Disc One begins in fantastic fashion with ‘The Deep’ by Global Communication. The first disc really does flow nicely early on with some pretty crisp and surprisingly quirky beats, creating a quite techy first half that includes highlights from Error Error with their quirky riffs Alex Smoke with his deep chunky baselines and tripped out percussion. The bouncy ‘Sella Dor’ by PJ Davy lifts the pace up a little in the middle section of a disc that has oozed in the finest of chunky tech house. Expect the usual high quality from Agoria with the sinister yet somewhat funky ‘Klub’, and the smooth driving house continues with the delicious baselines from Linus’ remix of Lindos & Moth. Fortier continues to drive the mix with some quality chunky driven tech from the likes of Kobbe & Nitro and one of the more recent works from Rabbit In The Moon with ‘Timebomb’. The Wighnomy Dub of ‘This World’ by Slam boggles the mind a bit as the mix gets a little quirkier towards the latter stages. D Diggler turns up the heat with a gritty electro baseline – definitely none of this crappy nonsense electro we have been saturated with lately. !!! (Chk Chk Chk) close the mix off with an absolutely evil baseline smother monster of a tune. Nasty stuff that leaves you gasping for more…
Disc Two on the whole is a little more minimal but the flow and build to the mix is absolutely fantastic. The Claro Intelecto remix of ‘Futures In Plastic’ by Vector Lovers is an absolutely stunning combo of sounds and smooth cluttered beats, and it sets the mix up very nicely early on. Matthew Jonson creates another delightfully smooth production early on with smooth flowing pads and a subtle soothing atmosphere. The tempo lifts a notch with the swirling stabs of ‘Cooling the Plasma’ by Rene Breitbarth and the intensity continues with the subtle vocals and gritty b-lines of ‘Usage’ by Connors & Kingler. The mix to this point again has a techy edge to it, but the drive is noticeably stronger then that of the first disc. 2 Dollar Egg unleash some subtle Arabic vibes in ‘Naxos’ while ‘Get Lost’ by Nicholas Wood is somewhat hypnotic with its eerie effects and pulsating pads. Floppy Sounds feature with undeniably a stunning highlight to the mix while the pace again lifts up another notch with the chunky driving baselines and melodic synths of ‘Con Fusion’ by Patrick Zigon & David Phillips. Two tracks by Lucas Rodenbush help set up a frantic yet somewhat smooth conclusion, and the final track, that being Micah’s gorgeous remix of ‘As You Fall’ by Bent is as good a conclusion to a disc as I have almost ever heard. Stunning to say the least, with the fantastic vocals and summery melodies closing the mix in pure style.
The bonus disc is by far the quirkiest disc of the lot.
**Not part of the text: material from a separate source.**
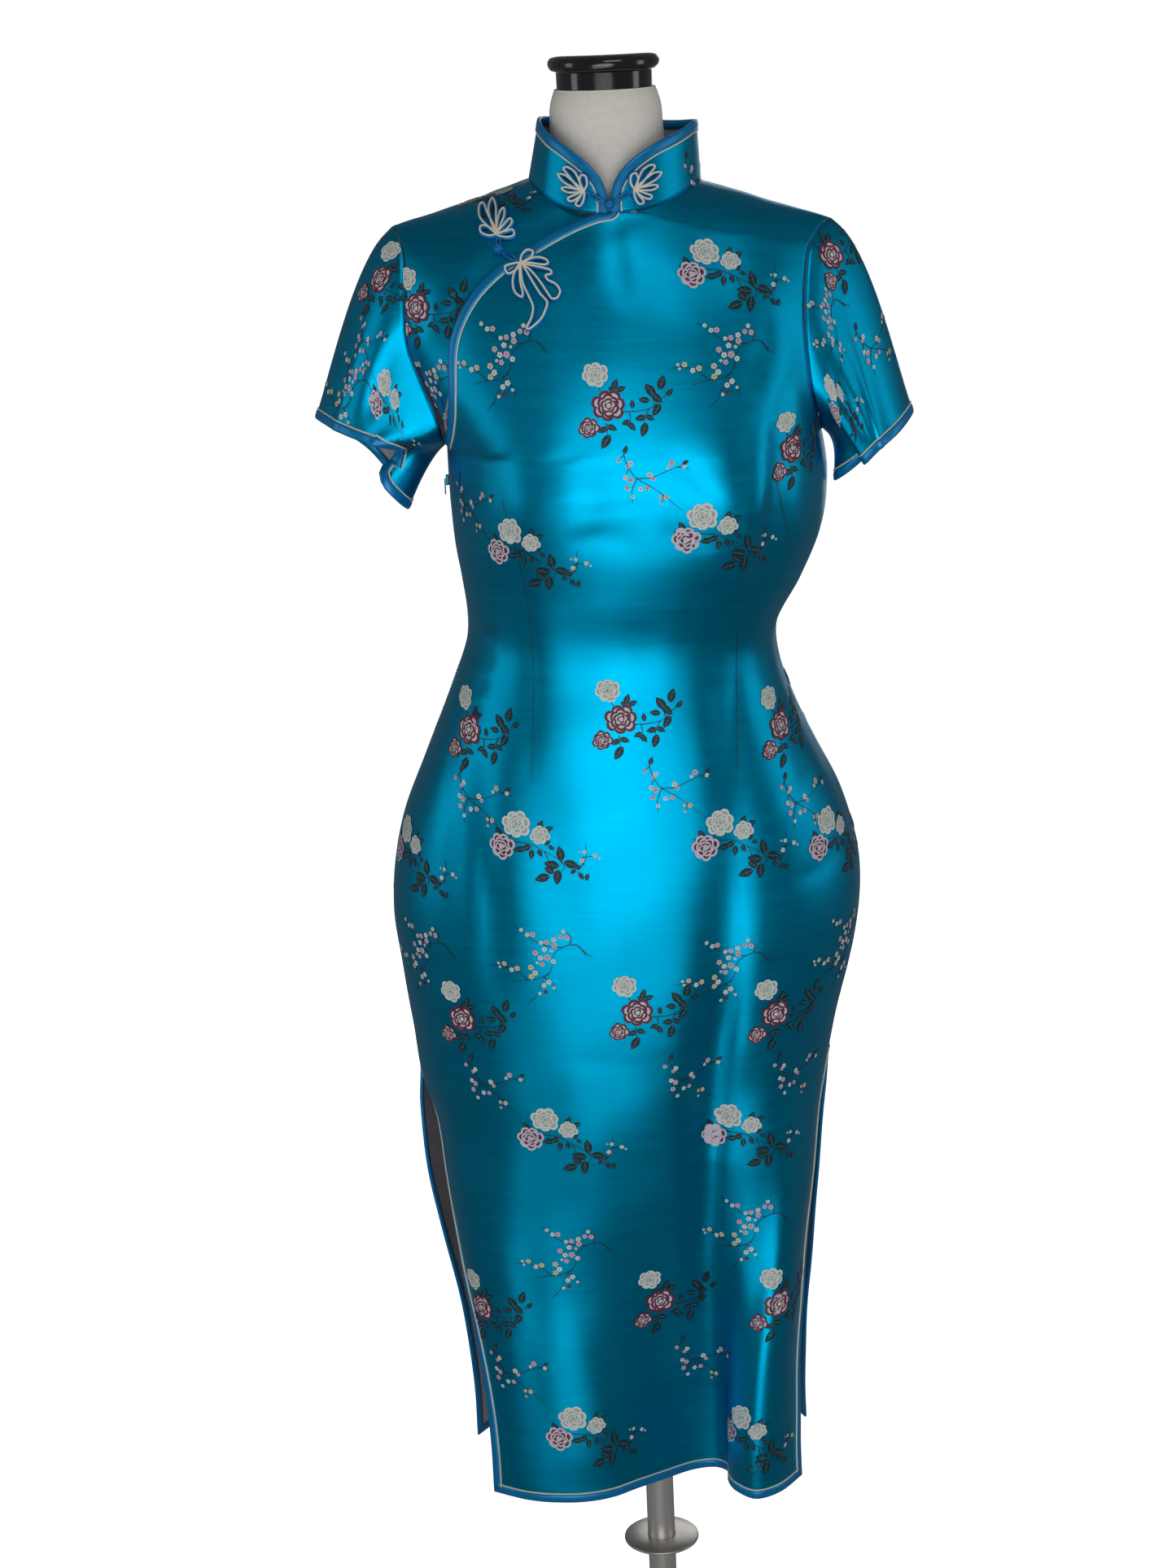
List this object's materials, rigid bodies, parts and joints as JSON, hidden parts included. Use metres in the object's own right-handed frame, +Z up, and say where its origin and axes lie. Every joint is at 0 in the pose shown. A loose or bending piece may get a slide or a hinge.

It begins with the retro sounds of Sinewave and continues in a retro vein early on with productions from the likes of Leigh Dickson and Anthony Rother. There are snippets of acid with ‘Ocean’ by 2 Rare People, and the disc continues to step up the tempo with juicy cuts such as Mr Velcro Fasteners melodic funk remix Hardfloor’s ‘Skillshot’. Eddie Richards delivers a somewhat evil production in ‘Dark 13’, but it isn’t the only sinister taste that features on this disc as the dark gritty baselines of ‘My Truth’ by Funk Harmony Park get the disc peak time, equipped also with a set of swirling melodic riffs that are quite brilliant. It is by far a great highlight to this bonus disc and it is followed up in worthy fashion by the somewhat funky sounds of ‘Raio’ by Ramiro Mussoto. The mix ends in an unusual fashion with the acid baselines of ‘Crackhousewarmingparty’ by David Gilmour Girls, a track that features intense effects and unique vocal riffs.
One thing this release will definitely do is grow and grow with each listen. The mixing is as usual from Chris, absolutely spot on, and it works fantastically well with the tracks he has chosen. Each track builds and builds on the one before it, and the first two discs especially showcase this. The album doesn’t really feature any obvious anthems as such, but you soon come to realize that the result of this is a great depth that will keep you wanting to listen to this album more and more. The flow is reminiscent of some of those classic Digweed & Sasha GU albums.
The variety is also an added bonus, with smooth House productions combining well with minimal tech tracks, melodic progressive and some driving electronic. It’s not one of those mixes where you will be finding that some tracks are great while others ruin the mix, on the contrary, you will find that the mix, and again I stress mostly the first two discs, blend together to deliver a better rounded mix. The bonus disc is thankfully quite a contrast as it breaks up the flow and delivers a mix full of surprises and even quirkier moments. As a package I must say it is probably the best in the Balance series, and even better there are three discs to keep you occupied and aurally stimulated. It is another fantastic mix to hit the shelves in 2005 amongst a few others.